Marcus Ehning kommentiert dabei seine 2. Runde: “Mit meinem Pferd bin ich deutlich zufriedener als mit mir selber. Ich ärgere mich gerade sehr über meinen Zeitfehler, das ist normalerweise nicht so meine Art. Ein Zeitfehler im Nationenpreis kann schon mal tödlich sein, daher ärgere ich mich schon sehr darüber, zumal ich in Runde eins so gut in der Zeit war. Das habe ich jetzt einfach ein wenig verpennt.”
Für die am Ende siegreichen Briten hatte Ben Maher auf Enjeu de Grisien (v. Toulon) aus dem ersten Umlauf vier Punkte mitgebracht und im zweiten die erwartete Null abgeliefert. Harry Charles hatte mit Sherlock (v. isquet Balou C) jeweils vier Fehlerpunkte aus bei den Runden eingesammelt. Bei Scott Brash, der im Stechen den Sieg sicherte, waren es nach der Null in Runde eins vier Punkte in Runde zwei gewesen. Donald Whitaker war nach acht Punkten mit Millfield Colette (v. Cornet Obolensky) nicht mehr am Start in Runde zwei.
Hauptverantwortlicher für den zweiten Platz der Iren war Bertram Allen mit seiner Doppelnull auf Qonquest de Rigo. Sean Monaghan kam mit Toyger (v. Catwalk IV) zweimal mit einem Abwurf ins Ziel. Der Reiter im Stechen, Billy Twomey hatte ebenfalls zweimal vier Punkte nach Haus gebracht, während Michael Pender nach vier Punkten mit HHS Los Angeles (v. Le Roi) in Runde eins dem weiteren Geschehen nur noch als Zuschauer folgte.

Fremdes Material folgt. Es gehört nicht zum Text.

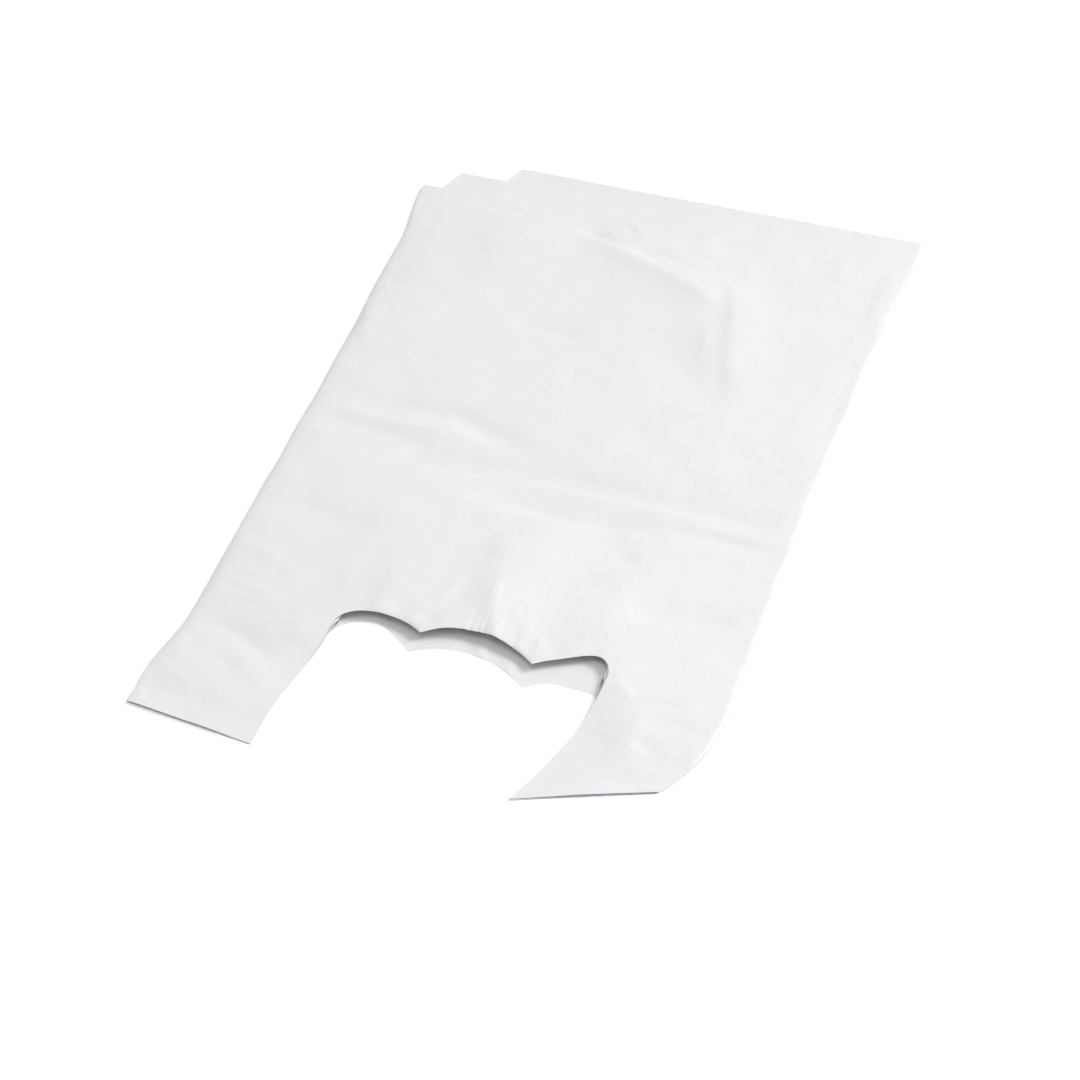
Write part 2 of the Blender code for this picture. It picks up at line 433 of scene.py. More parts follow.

“Es war der erwartete und spannende Wettkampf. Wir hätten den Sieg vorm vergangenen Jahr sehr gerne wiederholt, doch uns fehlten ein zwei Nullrunden. So sind wir nun Dritter”, resümierte am Ende Bundestrainer Otto Becker, der das auftreten seines Teams über die ganze Saison lobte.